Send the AB NDP a strong message in 2019 they won't forget.
To vote against our children's future is irresponsible.
The spin from NDP apologists is that Premier Notley truly wants to do the right thing on climate change, but we need to give her time. You can't expect her to solve decades of PC inaction on this file in a single term.
This appeal is very seductive, but it's doesn't square with the facts.
How much time? How many more elections does Notley need under her belt before she feels it is politically safe to act rationally and prudently on climate change?
The lies we tell ourselves to avoid cognitive dissonance know no end. We desperately want the NDP to be the good guys. We desperately want the NDP to win.
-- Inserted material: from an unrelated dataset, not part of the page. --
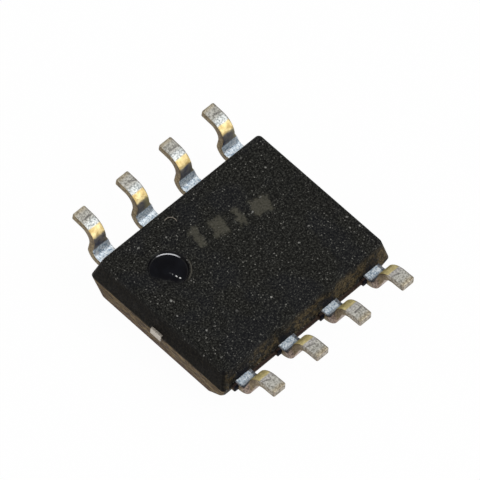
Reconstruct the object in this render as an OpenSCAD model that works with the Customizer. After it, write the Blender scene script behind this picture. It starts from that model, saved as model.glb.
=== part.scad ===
// Eight-lead small-outline package, lying on its marking face with its leads turned up.
// Origin: middle of the marking face. +X runs along the lead rows, +Y across them, +Z to the solder feet.
// Lead 1 is at the +X end of the -Y row; the count runs along that row and back along the +Y row.

/* [Moulded body] */
// Length of the body at its parting line, along the lead rows
body_l = 4.95; // [4.8:0.05:5.2]
// Width of the body at its parting line, across the lead rows
body_w = 3.94; // [3.8:0.02:4.2]
// Height of the marking half, from its flat face to the middle of the lead frame
marking_h = 0.80; // [0.74:0.02:0.94]
// Height of the board half, from the middle of the lead frame to its flat face
board_h = 0.60; // [0.54:0.02:0.74]
// Draft of the moulded side faces in degrees
draft = 14; // [8:1:18]
// Radius of the body's four upright corners
corner_r = 0.10; // [0.05:0.01:0.2]
// Width of the bevel along the marking face's edge beside lead 1
bevel = 0.40; // [0.25:0.05:0.5]

/* [Mould marks] */
// Diameter of the round ejector mark in the board face
ejector_d = 0.88; // [0.6:0.02:1]
// Depth of the ejector mark
ejector_depth = 0.07; // [0.04:0.01:0.1]
// Place of the ejector mark along the rows
ejector_x = -1.46; // [-1.6:0.02:-1]
// Place of the ejector mark across the rows
ejector_y = 0.72; // [0.4:0.02:1]
// Diameter of the lead 1 dimple in the marking face
dimple_d = 0.50; // [0.3:0.02:0.6]
// Depth of the lead 1 dimple
dimple_depth = 0.05; // [0.03:0.01:0.08]
// Distance of the dimple's middle from the flat marking face's two nearest edges
dimple_inset = 0.55; // [0.4:0.05:0.8]
// How far the resin flash between the leads stands proud of the parting line
flash_out = 0.06; // [0.03:0.01:0.1]
// Thickness of the flash at its edge
flash_t = 0.05; // [0.03:0.01:0.08]
// How far the resin left by the dam bar stands out beside each lead of the lead 1 row
dam_resin_out = 0.10; // [0.08:0.01:0.15]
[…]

In reality, Notley will never take the measures dictated by science to reduce emissions, because that means first and foremost taking on the oil men, and the conservative rage machine, and planning a managed decline of the oilsands industry.
A challenge Notley will NEVER take up. Pipelines and oilsands projects are not something we can walk back. Either we build them and boost emissions, or we don't.
Either we heed the science, or we don't. Either we embrace Notley's vision, or we don't.
Choose one.
Well, this is the height of hubris and ridiculousness. Put a poll full of "night shade" question so you can skewer the results and say you have more consent.. Bad enough that the questions posed were full of half truths and utter balderdash. This is reprehensible and shows that the NDP are captive to the welfare oil mafia. ..oh, and by the way, the damned bitumen is NOT going to CHINA!!
Notley said the province would be spending $1.2 million on a pro-pipeline ad campaign in an effort to convince the public that the pipeline would benefit all Canadians. I will guess the $1.2 million comes from the Alberta Taxpayers, unless she's convinced the Federal Finance Minister, Bill Morneau to finance another project on the backs of all Canadians, which doesn't benefit all Canadians - Liberals where elected on less than 40% of the vote, so where does this "Royal we" come from? - a jibe at someone who is too assured of his own power.